Elle part alors chercher Louise Moscovici et la ramène à Tours auprès de ses enfants. Pendant les derniers mois de l’Occupation, Odette Blanchet vit avec les trois Moscovici chez son oncle et sa tante au village de Morannes.

Jean Meunier leur fournit des faux papiers et des cartes d’alimentation. La famille rentre à Vernoil-le-Fourrier en mars 1945. Il attestera dans un document du comité de la libération d’Indre-et-Loire avoir employé Odette Blanchet (son nom de jeune fille) à son service sous le pseudonyme « Michèle », matricule 95.607.

« Elle a été pendant plusieurs années mon agent de liaison et a assuré la garde de document très compromettant. Elle a apporté un dévouement inlassable à la lutte contre l’occupant en favorisant l’évasion d’internés et d’israélites », confirme le courrier officiel.

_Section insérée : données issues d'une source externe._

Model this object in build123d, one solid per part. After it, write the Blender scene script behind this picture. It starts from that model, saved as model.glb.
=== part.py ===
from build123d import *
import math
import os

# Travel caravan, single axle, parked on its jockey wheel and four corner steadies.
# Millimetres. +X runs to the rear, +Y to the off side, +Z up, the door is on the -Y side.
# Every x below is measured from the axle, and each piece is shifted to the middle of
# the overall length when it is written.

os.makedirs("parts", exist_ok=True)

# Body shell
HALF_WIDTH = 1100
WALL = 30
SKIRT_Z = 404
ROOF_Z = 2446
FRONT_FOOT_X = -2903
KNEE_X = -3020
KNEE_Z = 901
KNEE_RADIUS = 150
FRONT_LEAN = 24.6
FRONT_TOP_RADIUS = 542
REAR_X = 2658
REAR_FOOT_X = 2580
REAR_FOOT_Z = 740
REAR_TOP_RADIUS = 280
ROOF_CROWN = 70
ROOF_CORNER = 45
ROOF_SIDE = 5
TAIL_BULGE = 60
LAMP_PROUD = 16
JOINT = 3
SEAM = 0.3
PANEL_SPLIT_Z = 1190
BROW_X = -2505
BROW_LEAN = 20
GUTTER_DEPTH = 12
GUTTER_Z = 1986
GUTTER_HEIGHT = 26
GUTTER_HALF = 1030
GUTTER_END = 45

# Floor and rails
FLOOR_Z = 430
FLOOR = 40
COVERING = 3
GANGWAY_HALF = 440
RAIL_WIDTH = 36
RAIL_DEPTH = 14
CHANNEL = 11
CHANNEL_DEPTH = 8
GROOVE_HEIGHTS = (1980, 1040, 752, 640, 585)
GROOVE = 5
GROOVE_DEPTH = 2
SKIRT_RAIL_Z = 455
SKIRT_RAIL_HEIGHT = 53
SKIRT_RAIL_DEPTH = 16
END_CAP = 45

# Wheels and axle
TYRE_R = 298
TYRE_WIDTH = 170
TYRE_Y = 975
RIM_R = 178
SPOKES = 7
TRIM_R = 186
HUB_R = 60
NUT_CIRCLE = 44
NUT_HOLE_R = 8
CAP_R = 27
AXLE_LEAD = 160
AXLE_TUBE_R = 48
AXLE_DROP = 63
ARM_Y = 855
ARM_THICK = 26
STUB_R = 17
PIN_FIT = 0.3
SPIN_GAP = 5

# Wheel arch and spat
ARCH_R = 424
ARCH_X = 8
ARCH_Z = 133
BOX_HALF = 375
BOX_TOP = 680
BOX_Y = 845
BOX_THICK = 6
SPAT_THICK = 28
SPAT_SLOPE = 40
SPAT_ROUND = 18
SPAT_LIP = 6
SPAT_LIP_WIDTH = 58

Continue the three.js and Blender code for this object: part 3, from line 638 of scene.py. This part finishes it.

Héroïne de l’ombre qui déteste la lumière, la centenaire est d’une modestie exceptionnelle. Elle, qui a cœur de transmettre la mémoire, n’a jamais fait une gloire de cet épisode. La guerre a pourtant bouleversé son existence. Son mari Léon a été déporté à Auschwitz. Avec lui, elle a écumé les écoles et les lycées pour lutter contre l’oubli.

Odette Bergoffen recevra son insigne dans les salons de la mairie devant un parterre d’invités. « Ça prend du sens dans le contexte international et dans le contexte français. Que l’on distingue des gens qui se sont portés au secours d’enfants juifs, ça prend un sens dans la situation actuelle, puisque la multiplication des actes antisémites est quand même extrêmement spectaculaire depuis quelque temps. Ça va aller contre une tendance de la société française à verser dans un antisémitisme banal qui tente à oublier ce qui s’est passé pendant la Seconde Guerre mondiale », salue Alain Jacobzone.

Ce 8 mars, le petit Jean-Claude Moscovi âgé aujourd’hui de 88 ans, sera là pour assister à la remise de l’insigne d’Officier de la Légion d’honneur. Il vit désormais dans la maison où sa famille avait été raflée en 1942. Lui sait mieux que personne ce qu’Odette Bergoffen a permis et qu’aucune cérémonie ni aucune médaille ne suffiront à honorer sa force et son courage.